There is no objectively correct way to map a certification landscape. This tool reflects one practitioner's perspective, built from direct experience, community observation, and firsthand assessment of training quality across dozens of providers. Others will reasonably disagree on specific placements, scores, or domain assignments.

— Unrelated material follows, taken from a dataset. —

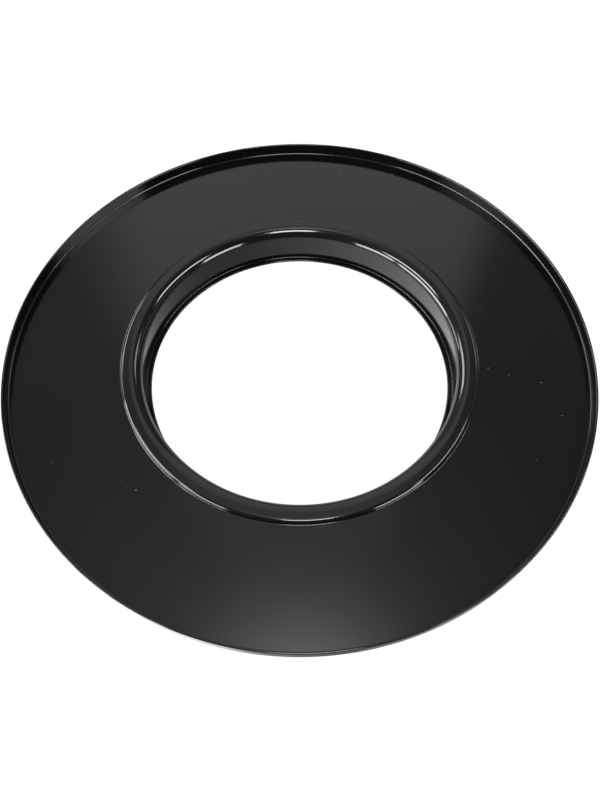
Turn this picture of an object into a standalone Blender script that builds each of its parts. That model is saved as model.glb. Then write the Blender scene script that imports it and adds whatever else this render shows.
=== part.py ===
"""Pipe wall flange: a pressed face plate, the collar that nests under its bead, and the ring that holds it there.

Metres, +Z up. The pipe runs along Z through the origin. Z is 0 at the collar's rear end, and the rim and
the bead face +Z. Every piece is one strip of sheet whose section is spun a full turn about the pipe's axis.
"""

from math import acos, ceil, cos, pi, radians, sin, tan

import bmesh
import bpy
from mathutils import Matrix, Vector

# --- Driving dimensions ---
PIPE_DIAMETER = 0.150
PIPE_CLEARANCE = 0.0025  # radial, between the pipe and the edge of the collar's lip
FLANGE_DIAMETER = 0.290
SHEET = 0.0011  # steel sheet with its enamel, the same for all three pieces

RIM_HEIGHT = 0.0066  # above the plate's face
RIM_BEND = 0.0008

COLLAR_DEPTH = 0.0207  # from the plate's face back to the collar's rear end
LIP_WIDTH = 0.0028  # from the collar's wall in to the lip's edge
LIP_BEND = 0.0005

BEAD_HEIGHT = 0.002  # above the plate's face
BEAD_TOP_WIDTH = 0.0026  # flat land between the roll and the shoulder of the bead
BEAD_SHOULDER_BEND = 0.0019
BEAD_FOOT_BEND = 0.0006  # where the bead steps up from the plate
BEAD_STEP_SLOPE = radians(72)
BEAD_ROLL_BEND = 0.0058  # where the bead rolls over into the opening
BEAD_ROLL_TURN = radians(72)
ROLL_LAND = 0.0003  # straight sheet past the roll, up to the plate's inner edge

RING_WIDTH = 0.016  # of the retaining ring, from its inner to its outer edge
RING_BEND = 0.0012
RING_JOGGLE_INSET = 0.0007  # from the corner of the bead's shoulder in to where the ring's raised part starts

FIT_GAP = 0.0003  # between two pieces that touch

# --- Sizes that follow from them ---
LIP_RADIUS = PIPE_DIAMETER / 2 + PIPE_CLEARANCE
COLLAR_RADIUS = LIP_RADIUS + LIP_WIDTH  # inner side of the collar's wall
COLLAR_BEND = BEAD_ROLL_BEND - SHEET - FIT_GAP  # concentric with the plate's roll, one gap inside it
ROLL_CENTRE_RADIUS = COLLAR_RADIUS + COLLAR_BEND
SHOULDER_CORNER = ROLL_CENTRE_RADIUS + BEAD_TOP_WIDTH + BEAD_SHOULDER_BEND * tan(BEAD_STEP_SLOPE / 2)
FOOT_CORNER = SHOULDER_CORNER + BEAD_HEIGHT / tan(BEAD_STEP_SLOPE)
COLLAR_FLANGE_Z = BEAD_HEIGHT - SHEET - FIT_GAP  # front of the collar's flange, under the bead's flat land
RING_SEAT_Z = -SHEET - FIT_GAP  # front of the retaining ring, behind the plate
RING_LIFT_Z = COLLAR_FLANGE_Z - SHEET - FIT_GAP  # front of the ring's raised part, behind the collar's flange

# --- Fineness of the round shapes ---
TURN_STEPS = 72
ARC_STEP = pi / 8  # largest turn between two points of a bend
NOSE_STEPS = 3  # straight stretches round a sheet's edge

# Each piece's colour, roughness and metallic value. The ring shows only from behind and has no gloss coat.
GLOSS_ENAMEL = (0.006, 0.006, 0.0065), 0.14, 0.0
GROUND_COAT = (0.020, 0.020, 0.021), 0.48, 0.0


def clear_scene():
    for old in list(bpy.data.objects):
        bpy.data.objects.remove(old)


def make_material(name, colour, roughness, metallic):
    material = bpy.data.materials.new(name + "_enamel")
    material.use_nodes = True
    shader = material.node_tree.nodes["Principled BSDF"]
    shader.inputs["Base Color"].default_value = (*colour, 1.0)
    shader.inputs["Roughness"].default_value = roughness
    shader.inputs["Metallic"].default_value = metallic
    return material


def turned(vector, angle):
    return Matrix.Rotation(angle, 2) @ vector


def left_of(heading):
    """Unit vector a quarter turn anticlockwise from the heading."""
    return Vector((-heading.y, heading.x))


def bend_points(before, corner, after, radius):
    """(point, heading) pairs along the arc of this radius that rounds the corner."""
    arriving = (corner - before).normalized()
    leaving = (after - corner).normalized()
    turn = acos(max(-1.0, min(1.0, arriving.dot(leaving))))
    side = 1 if arriving.cross(leaving) > 0 else -1
    start = corner - arriving * radius * tan(turn / 2)
    centre = start + left_of(arriving) * radius * side
    steps = ceil(turn / ARC_STEP)
    angles = [side * turn * i / steps for i in range(steps + 1)]
    return [(centre + turned(start - centre, angle), turned(arriving, angle)) for angle in angles]


def nose_points(first, last):
    """Points between first and last on the half circle that rounds a sheet's edge, anticlockwise."""
    middle = (first + last) / 2
    return [middle + turned(first - middle, pi * i / NOSE_STEPS) for i in range(1, NOSE_STEPS)]


def sheet_section(corners, bends, thickness=SHEET):
    """Closed outline, in the (radius, height) plane, of a sheet bent along a line.

    corners are the ends and the corners of its front face, and bends the front face's radius at each
    corner between. The back face lies the sheet's thickness to the left of the way that the corners run.
    Each edge of the sheet is a half circle, which ends at the first or the last corner's height or radius.
    """
    corners = [Vector(corner) for corner in corners]
    first_heading = (corners[1] - corners[0]).normalized()
    last_heading = (corners[-1] - corners[-2]).normalized()
    line = [(corners[0] + first_heading * thickness / 2, first_heading)]
    for before, corner, after, radius in zip(corners, corners[1:], corners[2:], bends):
        line += bend_points(before, corner, after, radius)
    line.append((corners[-1] - last_heading * thickness / 2, last_heading))
    front = [point for point, _ in line]
    back = [point + left_of(heading) * thickness for point, heading in line]
    return front + nose_points(front[-1], back[-1]) + back[::-1] + nose_points(back[0], front[0])


def spin_piece(name, section, finish, parent):
    """One solid: the closed section turned a full circle about the pipe's axis."""
    mesh = bpy.data.meshes.new(name)
    spun = bmesh.new()
    ring = [spun.verts.new((radius, 0.0, height)) for radius, height in section]
    edges = [spun.edges.new(ends) for ends in zip(ring, ring[1:] + ring[:1])]
    bmesh.ops.spin(
        spun, geom=ring + edges, cent=(0, 0, 0), axis=(0, 0, 1), angle=2 * pi, steps=TURN_STEPS, use_merge=True
    )
    bmesh.ops.recalc_face_normals(spun, faces=spun.faces)
    spun.to_mesh(mesh)
    spun.free()
    mesh.shade_smooth()
    mesh.set_sharp_from_angle(angle=pi / 6)
    mesh.materials.append(make_material(name, *finish))
    piece = bpy.data.objects.new(name, mesh)
    piece.parent = parent
    bpy.context.scene.collection.objects.link(piece)
    return piece


def face_plate_section():
    """Rim, flat plate, step up to the bead, and the roll that turns the plate's inner edge into the opening."""
    rim_inner = FLANGE_DIAMETER / 2 - SHEET
    roll_tangent = BEAD_ROLL_BEND * tan(BEAD_ROLL_TURN / 2)
    roll_corner = Vector((ROLL_CENTRE_RADIUS - roll_tangent, BEAD_HEIGHT))
    roll_end = roll_corner - Vector((cos(BEAD_ROLL_TURN), sin(BEAD_ROLL_TURN))) * (
        roll_tangent + ROLL_LAND + SHEET / 2
    )
    return sheet_section(
        [
            (rim_inner, RIM_HEIGHT),
            (rim_inner, 0.0),
            (FOOT_CORNER, 0.0),
            (SHOULDER_CORNER, BEAD_HEIGHT),
            roll_corner,
            roll_end,
        ],
        [RIM_BEND, BEAD_FOOT_BEND, BEAD_SHOULDER_BEND, BEAD_ROLL_BEND],
    )


def collar_section():
    """Flange and roll that nest under the bead, the straight wall, and the lip turned in at its rear end."""
    lip_front = SHEET - COLLAR_DEPTH
    return sheet_section(
        [
            (ROLL_CENTRE_RADIUS + BEAD_TOP_WIDTH, COLLAR_FLANGE_Z),
            (COLLAR_RADIUS, COLLAR_FLANGE_Z),
            (COLLAR_RADIUS, lip_front),
            (LIP_RADIUS, lip_front),
        ],
        [COLLAR_BEND, LIP_BEND],
    )


def retaining_ring_section():
    """Flat ring welded behind the plate, whose inner part is raised to hold the collar's flange up."""
    inner = ROLL_CENTRE_RADIUS - SHEET / 2  # its rounded edge fits inside the collar's roll
    joggle_outer = FOOT_CORNER
    joggle_inner = SHOULDER_CORNER - RING_JOGGLE_INSET
    return sheet_section(
        [
            (inner + RING_WIDTH, RING_SEAT_Z),
            (joggle_outer, RING_SEAT_Z),
            (joggle_inner, RING_LIFT_Z),
            (inner, RING_LIFT_Z),
        ],
        [RING_BEND, RING_BEND],
    )


def main():
    clear_scene()
    # The sections' heights count from the plate's face, so this empty stands at the face.
    face = bpy.data.objects.new("plate_face", None)
    face.location.z = COLLAR_DEPTH
    bpy.context.scene.collection.objects.link(face)
    spin_piece("face_plate", face_plate_section(), GLOSS_ENAMEL, face)
    spin_piece("collar", collar_section(), GLOSS_ENAMEL, face)
    spin_piece("retaining_ring", retaining_ring_section(), GROUND_COAT, face)


main()
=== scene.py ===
"""Looks of a black enamelled pipe flange: finely spun sheet pieces, their enamel, and a pale studio.

Metres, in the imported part's own frame: Z runs along the pipe, 0 at the collar's rear end. Each piece is a
sheet section that a Geometry Nodes tree turns about the pipe's axis.
"""

from math import acos, ceil, cos, pi, radians, sin, tan

import bpy
from bpy.props import FloatProperty, FloatVectorProperty, IntProperty, PointerProperty
from mathutils import Matrix, Vector


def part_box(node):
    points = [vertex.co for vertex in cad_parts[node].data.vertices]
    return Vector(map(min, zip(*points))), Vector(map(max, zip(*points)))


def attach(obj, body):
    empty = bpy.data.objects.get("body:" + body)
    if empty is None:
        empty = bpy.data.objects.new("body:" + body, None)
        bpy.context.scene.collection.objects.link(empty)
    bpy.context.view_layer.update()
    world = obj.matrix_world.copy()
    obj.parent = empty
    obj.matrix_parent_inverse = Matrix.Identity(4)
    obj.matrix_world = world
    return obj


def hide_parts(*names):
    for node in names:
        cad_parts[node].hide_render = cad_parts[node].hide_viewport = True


bl_info = {
    "name": "Enamelled pipe flange",
    "version": (1, 0, 0),
    "blender": (4, 5, 0),
    "location": "3D View > Sidebar > Flange",
    "description": "Spins the flange's three sheet pieces, enamels them and sets up a pale studio",
    "category": "Object",
}

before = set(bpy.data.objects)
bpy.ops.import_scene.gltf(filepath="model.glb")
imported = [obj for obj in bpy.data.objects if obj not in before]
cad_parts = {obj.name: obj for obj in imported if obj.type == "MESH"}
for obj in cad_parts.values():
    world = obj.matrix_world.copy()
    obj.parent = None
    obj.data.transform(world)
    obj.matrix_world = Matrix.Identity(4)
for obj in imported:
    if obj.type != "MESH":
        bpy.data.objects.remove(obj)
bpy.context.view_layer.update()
PLATE_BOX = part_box("face_plate")
COLLAR_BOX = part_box("collar")
RING_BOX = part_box("retaining_ring")

FLANGE_RADIUS = PLATE_BOX[1].x
RIM_TOP_Z = PLATE_BOX[1].z
COLLAR_REAR_Z = COLLAR_BOX[0].z
RING_RADIUS = RING_BOX[1].x
RING_BACK_Z = RING_BOX[0].z

ARC_STEP = radians(4)
NOSE_STEPS = 12
SUPPORT = 0.00012  # how far from a bend the first extra point of a straight stretch lies


# --- Node building ---


class Value:
    """A node's output socket that takes part in arithmetic: each expression adds the Math nodes it needs."""

    def __init__(self, nodes, socket):
        self.nodes = nodes
        self.socket = socket

    def math(self, operation, *others, clamp=False):
        settings = {"operation": operation, "use_clamp": clamp}
        return self.nodes.add("ShaderNodeMath", settings, [self, *others])[0]

    def __add__(self, other):
        return self.math("ADD", other)

    __radd__ = __add__

    def __sub__(self, other):
        return self.math("SUBTRACT", other)

    def __rsub__(self, other):
        return self.nodes.add("ShaderNodeMath", {"operation": "SUBTRACT"}, [other, self])[0]

    def __mul__(self, other):
        return self.math("MULTIPLY", other)

    __rmul__ = __mul__

    def __truediv__(self, other):
        return self.math("DIVIDE", other)

    def rises(self, low, high):
        """0 below low, 1 above high, and a smooth rise between."""
        settings = {"interpolation_type": "SMOOTHSTEP"}
        return self.nodes.add("ShaderNodeMapRange", settings, [self, low, high, 0.0, 1.0])[0]

    def falls(self, low, high):
        return 1 - self.rises(low, high)


class Nodes:
    """Adds nodes to one tree."""

    def __init__(self, tree):
        self.tree = tree

    def add(self, kind, settings=None, inputs=()):
        """A new node's enabled outputs. inputs go by position in a list, or by name in a dict."""
        node = self.tree.nodes.new(kind)
        for name, value in (settings or {}).items():
            setattr(node, name, value)
        named = inputs.items() if isinstance(inputs, dict) else enumerate(inputs)
        for key, value in named:
            if value is None:
                continue
            if isinstance(value, Value):
                self.tree.links.new(value.socket, node.inputs[key])
            else:
                node.inputs[key].default_value = value
        return [Value(self, output) for output in node.outputs if output.enabled]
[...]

What makes this approach different:
- Tier placement is based on what the cert actually demands of the holder, not what the vendor claims
- Scoring is separated into three dimensions rather than collapsed into a single rating
- Domain adjacency reflects real career paths, not marketing categories
- Offensive certifications are explicitly flagged (⚔) because they require different legal and professional context
- Vendor-specific certifications (AWS, Azure, GCP, Cisco vendor-track, etc.) are intentionally excluded — this map covers third-party and vendor-neutral credentials only
| File | Description |
|---|---|
Roadmap.html |
The complete interactive tool — single file, no dependencies |
README.md |
This file |
LICENSE |
MIT License |
- Clone or download the repo
- Open
Roadmap.htmlin a browser - Use the tabs to switch between Certifications, Training Quality, and HR vs. Community views
- Use domain filters to focus on a specific area
- Hover any node for detail; click to open the certification's official page
Pull requests welcome for:
- New certifications that meet the inclusion bar (third-party/vendor-neutral, meaningful community or employer signal)
- URL corrections (exam pages move)
- Score updates backed by community evidence
- New training organizations
Please do not submit PRs to add vendor-specific certifications (AWS, Azure, GCP, Microsoft, Cisco product-track, etc.) — that scope is intentionally out of bounds.
MIT — use it, fork it, build on it. Attribution appreciated but not required.